Ready to build a GTM strategy that drives measurable growth? The Starr Conspiracy helps B2B tech companies create revenue architecture through ICP, channel, and message alignment, then sequence execution that turns strategy into predictable results. Talk to us about GTM strategy that works.
Related Questions
What is a GTM strategy?
A GTM strategy is your systematic approach to bringing products to market and acquiring clients. It encompasses your ideal client profile, channel selection, message positioning, and execution plan. Unlike a marketing plan, which focuses on awareness and leads, a GTM strategy aligns all revenue-generating activities around a unified approach to market entry and growth.
How long does it take to build a GTM strategy?
Building a GTM strategy typically takes 6-12 weeks, depending on market complexity and organizational alignment needs. The research and ICP definition phase takes 2-3 weeks, channel and message development takes 3-4 weeks, and execution planning takes 2-3 weeks. However, implementation and improvement continue for months as you test and refine your approach.
What's the difference between a GTM strategy and a marketing strategy?
A marketing strategy focuses on awareness, positioning, and lead generation. A GTM strategy encompasses marketing but also includes sales process design, channel partner strategy, pricing models, and client success approaches. GTM strategy is broader and more operational. It's about the entire revenue engine, not just the marketing components.
Should startups have different GTM strategies than enterprise companies?
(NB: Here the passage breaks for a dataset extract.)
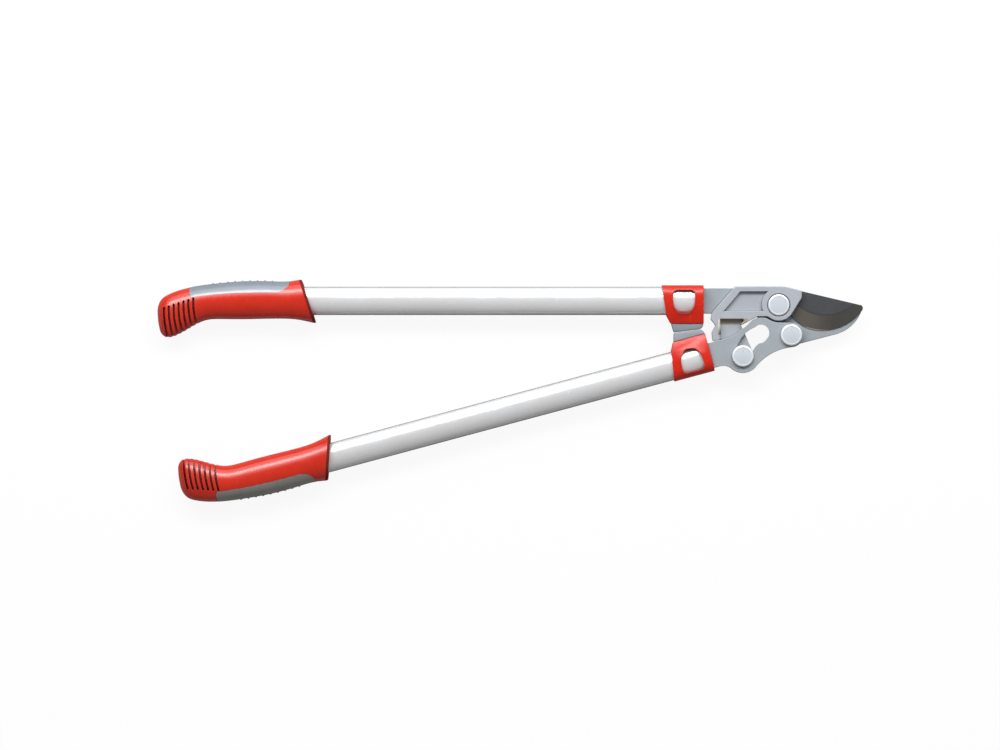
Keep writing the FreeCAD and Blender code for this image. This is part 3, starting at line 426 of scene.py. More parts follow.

Yes, startup GTM strategies should prioritize speed, learning, and capital efficiency. Startups typically focus on 1-2 channels, test rapidly, and iterate based on feedback. Enterprise GTM strategies can be more detailed and resource-intensive, often involving multiple channels, longer sales cycles, and more complex organizational alignment. However, both should start with precise ICP definition and channel-message fit validation.